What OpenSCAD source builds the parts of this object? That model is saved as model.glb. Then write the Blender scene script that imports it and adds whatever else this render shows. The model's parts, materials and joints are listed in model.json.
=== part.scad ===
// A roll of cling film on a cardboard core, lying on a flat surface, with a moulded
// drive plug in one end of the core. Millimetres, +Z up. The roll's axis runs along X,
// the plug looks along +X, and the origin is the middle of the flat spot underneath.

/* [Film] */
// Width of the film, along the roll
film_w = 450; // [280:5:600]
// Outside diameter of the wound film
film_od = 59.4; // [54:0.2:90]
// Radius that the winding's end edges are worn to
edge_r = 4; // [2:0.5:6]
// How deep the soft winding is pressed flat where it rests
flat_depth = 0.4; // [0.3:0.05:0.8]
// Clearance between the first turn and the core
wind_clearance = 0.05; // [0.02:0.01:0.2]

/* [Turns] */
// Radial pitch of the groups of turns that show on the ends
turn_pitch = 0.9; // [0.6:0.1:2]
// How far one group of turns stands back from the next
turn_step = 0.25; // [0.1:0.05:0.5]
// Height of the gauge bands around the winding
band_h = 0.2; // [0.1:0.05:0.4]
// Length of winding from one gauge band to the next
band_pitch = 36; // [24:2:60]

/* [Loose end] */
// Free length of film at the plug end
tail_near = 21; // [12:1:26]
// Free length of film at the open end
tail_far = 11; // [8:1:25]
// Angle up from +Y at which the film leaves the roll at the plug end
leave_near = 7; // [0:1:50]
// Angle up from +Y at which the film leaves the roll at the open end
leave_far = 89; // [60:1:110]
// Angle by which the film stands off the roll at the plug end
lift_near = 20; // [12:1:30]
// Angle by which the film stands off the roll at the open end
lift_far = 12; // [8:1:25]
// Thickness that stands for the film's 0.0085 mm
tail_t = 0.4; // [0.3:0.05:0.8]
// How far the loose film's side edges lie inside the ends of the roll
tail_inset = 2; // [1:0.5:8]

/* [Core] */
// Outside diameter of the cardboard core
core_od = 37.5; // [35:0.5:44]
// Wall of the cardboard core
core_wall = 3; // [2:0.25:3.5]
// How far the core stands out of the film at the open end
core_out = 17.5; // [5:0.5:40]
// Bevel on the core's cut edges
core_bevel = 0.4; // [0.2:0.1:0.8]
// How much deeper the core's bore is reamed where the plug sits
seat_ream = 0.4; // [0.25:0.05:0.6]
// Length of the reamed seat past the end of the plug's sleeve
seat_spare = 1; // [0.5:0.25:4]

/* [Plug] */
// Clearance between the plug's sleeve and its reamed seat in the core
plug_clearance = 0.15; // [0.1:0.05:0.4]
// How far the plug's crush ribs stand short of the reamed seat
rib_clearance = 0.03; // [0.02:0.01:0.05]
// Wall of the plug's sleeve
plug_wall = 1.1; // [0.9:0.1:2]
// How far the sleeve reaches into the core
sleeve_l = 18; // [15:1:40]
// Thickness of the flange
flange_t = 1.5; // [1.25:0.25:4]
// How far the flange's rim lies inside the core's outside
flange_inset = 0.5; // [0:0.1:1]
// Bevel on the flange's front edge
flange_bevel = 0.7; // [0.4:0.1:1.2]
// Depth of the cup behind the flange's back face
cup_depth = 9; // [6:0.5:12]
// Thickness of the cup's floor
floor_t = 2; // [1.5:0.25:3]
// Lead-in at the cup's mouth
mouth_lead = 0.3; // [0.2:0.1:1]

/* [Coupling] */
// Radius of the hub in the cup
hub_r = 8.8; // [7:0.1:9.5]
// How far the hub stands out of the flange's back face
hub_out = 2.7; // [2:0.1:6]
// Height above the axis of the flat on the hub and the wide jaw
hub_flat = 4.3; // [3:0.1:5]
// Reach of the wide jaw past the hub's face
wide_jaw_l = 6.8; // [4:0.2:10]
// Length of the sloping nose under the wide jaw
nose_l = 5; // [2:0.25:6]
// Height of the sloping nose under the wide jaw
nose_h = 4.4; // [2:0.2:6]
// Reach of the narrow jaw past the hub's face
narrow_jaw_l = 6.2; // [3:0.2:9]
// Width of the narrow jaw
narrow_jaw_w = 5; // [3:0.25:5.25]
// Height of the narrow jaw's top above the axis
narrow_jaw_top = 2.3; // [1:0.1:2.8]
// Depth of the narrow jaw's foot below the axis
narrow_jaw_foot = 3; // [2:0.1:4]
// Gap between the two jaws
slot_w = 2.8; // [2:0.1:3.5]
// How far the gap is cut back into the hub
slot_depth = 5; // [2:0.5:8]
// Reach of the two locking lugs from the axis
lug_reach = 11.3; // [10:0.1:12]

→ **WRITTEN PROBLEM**
Type the whole listing again, unaltered.

→ **EXERCISE RESULT**
What OpenSCAD source builds the parts of this object? That model is saved as model.glb. Then write the Blender scene script that imports it and adds whatever else this render shows. The model's parts, materials and joints are listed in model.json.
=== part.scad ===
// A roll of cling film on a cardboard core, lying on a flat surface, with a moulded
// drive plug in one end of the core. Millimetres, +Z up. The roll's axis runs along X,
// the plug looks along +X, and the origin is the middle of the flat spot underneath.

/* [Film] */
// Width of the film, along the roll
film_w = 450; // [280:5:600]
// Outside diameter of the wound film
film_od = 59.4; // [54:0.2:90]
// Radius that the winding's end edges are worn to
edge_r = 4; // [2:0.5:6]
// How deep the soft winding is pressed flat where it rests
flat_depth = 0.4; // [0.3:0.05:0.8]
// Clearance between the first turn and the core
wind_clearance = 0.05; // [0.02:0.01:0.2]

/* [Turns] */
// Radial pitch of the groups of turns that show on the ends
turn_pitch = 0.9; // [0.6:0.1:2]
// How far one group of turns stands back from the next
turn_step = 0.25; // [0.1:0.05:0.5]
// Height of the gauge bands around the winding
band_h = 0.2; // [0.1:0.05:0.4]
// Length of winding from one gauge band to the next
band_pitch = 36; // [24:2:60]

/* [Loose end] */
// Free length of film at the plug end
tail_near = 21; // [12:1:26]
// Free length of film at the open end
tail_far = 11; // [8:1:25]
// Angle up from +Y at which the film leaves the roll at the plug end
leave_near = 7; // [0:1:50]
// Angle up from +Y at which the film leaves the roll at the open end
leave_far = 89; // [60:1:110]
// Angle by which the film stands off the roll at the plug end
lift_near = 20; // [12:1:30]
// Angle by which the film stands off the roll at the open end
lift_far = 12; // [8:1:25]
// Thickness that stands for the film's 0.0085 mm
tail_t = 0.4; // [0.3:0.05:0.8]
// How far the loose film's side edges lie inside the ends of the roll
tail_inset = 2; // [1:0.5:8]

/* [Core] */
// Outside diameter of the cardboard core
core_od = 37.5; // [35:0.5:44]
// Wall of the cardboard core
core_wall = 3; // [2:0.25:3.5]
// How far the core stands out of the film at the open end
core_out = 17.5; // [5:0.5:40]
// Bevel on the core's cut edges
core_bevel = 0.4; // [0.2:0.1:0.8]
// How much deeper the core's bore is reamed where the plug sits
seat_ream = 0.4; // [0.25:0.05:0.6]
// Length of the reamed seat past the end of the plug's sleeve
seat_spare = 1; // [0.5:0.25:4]

/* [Plug] */
// Clearance between the plug's sleeve and its reamed seat in the core
plug_clearance = 0.15; // [0.1:0.05:0.4]
// How far the plug's crush ribs stand short of the reamed seat
rib_clearance = 0.03; // [0.02:0.01:0.05]
// Wall of the plug's sleeve
plug_wall = 1.1; // [0.9:0.1:2]
// How far the sleeve reaches into the core
sleeve_l = 18; // [15:1:40]
// Thickness of the flange
flange_t = 1.5; // [1.25:0.25:4]
// How far the flange's rim lies inside the core's outside
flange_inset = 0.5; // [0:0.1:1]
// Bevel on the flange's front edge
flange_bevel = 0.7; // [0.4:0.1:1.2]
// Depth of the cup behind the flange's back face
cup_depth = 9; // [6:0.5:12]
// Thickness of the cup's floor
floor_t = 2; // [1.5:0.25:3]
// Lead-in at the cup's mouth
mouth_lead = 0.3; // [0.2:0.1:1]

/* [Coupling] */
// Radius of the hub in the cup
hub_r = 8.8; // [7:0.1:9.5]
// How far the hub stands out of the flange's back face
hub_out = 2.7; // [2:0.1:6]
// Height above the axis of the flat on the hub and the wide jaw
hub_flat = 4.3; // [3:0.1:5]
// Reach of the wide jaw past the hub's face
wide_jaw_l = 6.8; // [4:0.2:10]
// Length of the sloping nose under the wide jaw
nose_l = 5; // [2:0.25:6]
// Height of the sloping nose under the wide jaw
nose_h = 4.4; // [2:0.2:6]
// Reach of the narrow jaw past the hub's face
narrow_jaw_l = 6.2; // [3:0.2:9]
// Width of the narrow jaw
narrow_jaw_w = 5; // [3:0.25:5.25]
// Height of the narrow jaw's top above the axis
narrow_jaw_top = 2.3; // [1:0.1:2.8]
// Depth of the narrow jaw's foot below the axis
narrow_jaw_foot = 3; // [2:0.1:4]
// Gap between the two jaws
slot_w = 2.8; // [2:0.1:3.5]
// How far the gap is cut back into the hub
slot_depth = 5; // [2:0.5:8]
// Reach of the two locking lugs from the axis
lug_reach = 11.3; // [10:0.1:12]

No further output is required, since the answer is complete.